The private company, which is Britain’s fifth biggest electricity and gas supplier, has warned it is incurring losses because there is currently a £600-£700 difference between how much suppliers can charge customers under the energy price cap and wholesale market prices.

In the past six months, 27 UK energy suppliers have gone bust as wholesale prices have soared. Initially, the crisis largely affected poorly run companies that did not have the balance sheet strength to withstand price rises or had not adequately hedged their energy requirements, but the warning from Octopus, whose shareholders include Al Gore’s sustainable investment fund, shows better managed companies are also feeling the effects.

Greg Jackson, chief executive, said the company was having to absorb higher costs because more households than expected were moving from fixed-price deals when their contract expired to cheaper tariffs protected by the price cap, which was introduced in 2019.

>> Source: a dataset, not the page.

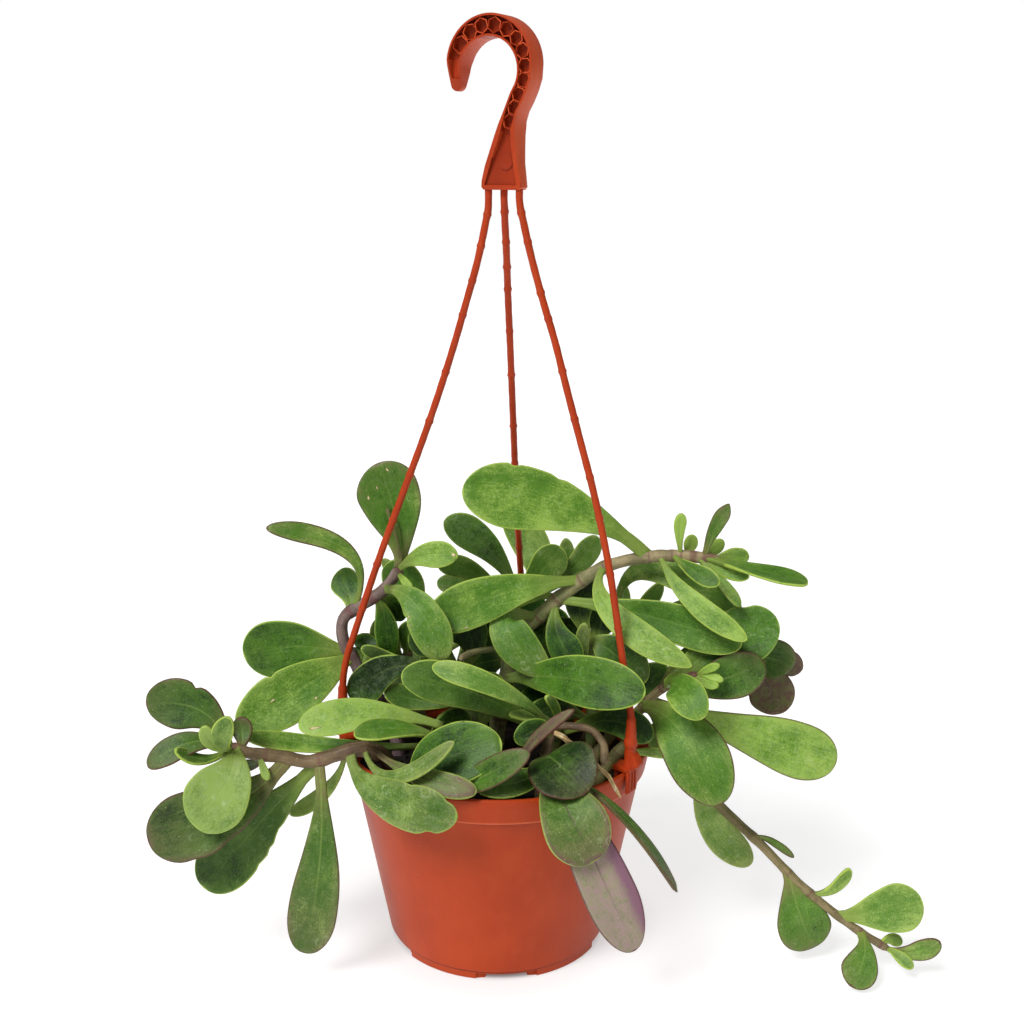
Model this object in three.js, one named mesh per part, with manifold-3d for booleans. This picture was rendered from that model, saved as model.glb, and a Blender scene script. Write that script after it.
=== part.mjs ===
// Trailing jade plant in a plastic hanging pot.
// Millimetres, +Z up. The origin is where the pot's axis meets the surface that it stands on.
// The camera side of the plant is -Y, and +X is on its right.

import * as THREE from 'three';
import { mergeVertices } from 'three/addons/utils/BufferGeometryUtils.js';
import Module from 'manifold-3d';

const wasm = await Module();
wasm.setup();

// Driving dimensions

const GAP = 0.3;

const POT = {
  height: 103,
  rimRadius: 75,
  bandHeight: 13,
  bandFootRadius: 72.6,
  bodyTopRadius: 70.7,
  bodyFootRadius: 54.2,
  footRadius: 53.2,
  footHeight: 4.4,
  wall: 1.6,
  floorUnderside: 2.6,
  floorTop: 4.4,
  windows: 5,
  windowTurnDeg: 5,
  windowWidth: 29,
  windowHeight: 3.2,
  innerWindowHeight: 2.3,
  sides: 40,
};

const DRAIN = { count: 8, radius: 3, ringRadius: 34 };

const SOIL = { crown: 90, edge: 87, rootDepth: 66, rootStraight: 91, holeClearance: 0.5 };

// The hook lies in an upright plane turned about the pot's axis. Its points are [across, height].
const HOOK = {
  depth: 12,
  turnDeg: -28,
  outerCentre: [-2.5, 415.5],
  outerRadius: 21,
  innerCentre: [-2.8, 412.8],
  innerRadius: 14.2,
  tipCentre: [-20.4, 407.3],
  tipRadius: 2.6,
  blockBottomZ: 362.5,
  blockHalfDepth: 3.4,
  cellDepth: 1.2,
  panelDepth: 1,
  shankRight: [[12.5, 363.5], [12.2, 366], [10.9, 374], [10.5, 381], [10.3, 386], [10.5, 391.5], [11.8, 395.7],
    [14.3, 400], [16.3, 404.3], [18.1, 409.5]],
  shankLeft: [[8.2, 403.6], [5.2, 396.7], [0, 385.3], [-5.3, 372.8], [-7.2, 366.5], [-7.4, 363.5]],
  panel: [[-5.8, 364.6], [10.2, 364.6], [8.9, 374.2], [8.4, 381], [7.4, 387.4], [3.6, 387.4], [-1.4, 376.4]],
  disc: { centre: [4.7, 374.5], radius: 3.7 },
};

// Each taper is a list of [half depth, height], and each cell is [across, height, radius].
const BLOCK_TAPER = [[3.4, 360], [3.5, 366], [4.6, 378], [6, 390]];

const TIP_TAPER = [[2, 402], [2, 405], [4, 411], [6, 418]];

const HOOK_CELLS = [
  [-16.6, 423.9, 2.4],
  [-11.8, 429, 2.9],
  [-6.2, 431.4, 3],
  [0.1, 431.5, 3],
  [6, 429.5, 2.9],
  [10.7, 425.7, 2.8],
  [13.6, 420.6, 2.6],
  [14.9, 414.4, 2.5],
  [14.2, 408.5, 2.4],
  [12, 402.6, 2.3],
  [9.9, 397.2, 2.1],
  [7.8, 391.4, 2.1],
];

const STRAND = { radius: 1.7, sides: 8 };

const CLIP = {
  width: 8,
  seatRadius: 75,
  footBelowRim: 10,
  plate: 2,
  innerLug: 4.8,
  sleeveRadius: 2.6,
  ringRadius: 3.2,
  sleeveHeight: 25,
  tongueRadius: 81,
};

const LEAF = {
  thickness: 2.3,
  petioleShare: 0.09,
  petioleThickness: 3.2,
  widestAt: 0.66,
  cup: 0.16,
  broadFrom: 15,
};

// Materials

const COLOURS = {
  terracotta: { color: 0xb0482c, roughness: 0.45, metalness: 0 },
  hanger: { color: 0xa63f22, roughness: 0.4, metalness: 0 },
  soil: { color: 0x2a1d14, roughness: 0.95, metalness: 0 },
  green: { color: 0x4f8238, roughness: 0.5, metalness: 0 },
  paleGreen: { color: 0x7aa352, roughness: 0.5, metalness: 0 },
  darkGreen: { color: 0x35562b, roughness: 0.5, metalness: 0 },
};

const parts = new THREE.Group();

function addPart(name, geometry, look) {
  const mesh = new THREE.Mesh(geometry, new THREE.MeshStandardMaterial(COLOURS[look]));
  mesh.name = name;
  parts.add(mesh);
}

// Solids

function toSolid(geometry) {
  const bare = geometry.clone();
  bare.deleteAttribute('normal');
  bare.deleteAttribute('uv');
  const merged = mergeVertices(bare, 1e-4);
  const vertProperties = new Float32Array(merged.attributes.position.array);
  const triVerts = new Uint32Array(merged.index.array);
  return new wasm.Manifold(new wasm.Mesh({ numProp: 3, vertProperties, triVerts }));
}

function toGeometry(solid) {
  const mesh = solid.getMesh();
  const geometry = new THREE.BufferGeometry();
  geometry.setAttribute('position', new THREE.BufferAttribute(new Float32Array(mesh.vertProperties), 3));
  geometry.setIndex(new THREE.BufferAttribute(new Uint32Array(mesh.triVerts), 1));
  geometry.computeVertexNormals();
  return geometry;
}

function joinAll(solids) {
  return solids.reduce((joined, solid) => joined.add(solid));
}

function vector(point) {
  return new THREE.Vector3(point[0], point[1], point[2]);
}

function onAxis(degrees, radius, z) {
  const angle = THREE.MathUtils.degToRad(degrees);
  return new THREE.Vector3(radius * Math.cos(angle), radius * Math.sin(angle), z);
}

// A lathe stands upright along +Z, and its profile is a list of [radius, z].
function latheSolid(profile, sides) {
  const points = profile.map(([radius, z]) => new THREE.Vector2(radius, z));
  const geometry = new THREE.LatheGeometry(points, sides);
  geometry.rotateX(Math.PI / 2);
  return toSolid(geometry);
}

function boxSolid(size, place) {
  const geometry = new THREE.BoxGeometry(size[0], size[1], size[2]);
  geometry.applyMatrix4(place);
  return toSolid(geometry);
}

function uprightCylinder(radius, bottom, top, x, y, sides) {
  const geometry = new THREE.CylinderGeometry(radius, radius, top - bottom, sides);
  geometry.rotateX(Math.PI / 2);
  geometry.translate(x, y, (top + bottom) / 2);
  return toSolid(geometry);
}

// A closed rod along a curve, with the girth given by a function of the way along it.
function rodSolid(curve, radiusAt, sides, steps) {
  const frames = curve.computeFrenetFrames(steps, false);
  const geometry = new THREE.CylinderGeometry(1, 1, 1, sides, steps);
  const position = geometry.attributes.position;
  const spot = new THREE.Vector3();
  for (let i = 0; i < position.count; i += 1) {
    const step = Math.round((position.getY(i) + 0.5) * steps);
    const radius = radiusAt(step / steps);
    curve.getPointAt(step / steps, spot);
    spot.addScaledVector(frames.normals[step], position.getX(i) * radius);
    spot.addScaledVector(frames.binormals[step], -position.getZ(i) * radius);
    position.setXYZ(i, spot.x, spot.y, spot.z);
  }
  return toSolid(geometry);
}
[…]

In a normal market, most of those customers would have agreed a new fixed-price deal: these longer-term contracts used to be cheaper than the price cap but are now hundreds of pounds more expensive. Alternatively, they would have switched supplier.

Jackson insisted the £100m hit wasn’t “cataclysmic” but he and others in the industry have been pushing the UK government for ways to help them smooth out price volatility for households over a period of several years but without risking their own balance sheets.

He said the industry was already “full of mechanisms” that allow certain costs to be recouped over a long period of time — for example contracts that incentivise new low carbon power generation.

“In the same way, you could inject money into reducing bills for customers and then recoup it over a period of time,” Jackson said. “We will keep looking at solutions like that.”

Octopus warned of the £100m hit as it published its results for the last financial year ending April 30, 2021.

Its UK energy retail business made an operating loss of £84.7m during the year, compared with a £47.9m loss in the previous 12 month-period, although it blamed this on “continued re-investment in rapid growth” and insisted that if exceptional items and the costs of acquiring new customers were stripped out, operating losses would have narrowed to £1m. Revenue increased 57 per cent during the year to £1.89bn.

Despite the crisis, Octopus Energy Group, the parent company that also owns renewable energy generation assets and technology platforms, has continued to attract external investment, including from Canadian pension fund CPP Investments, pushing its valuation close to $5bn.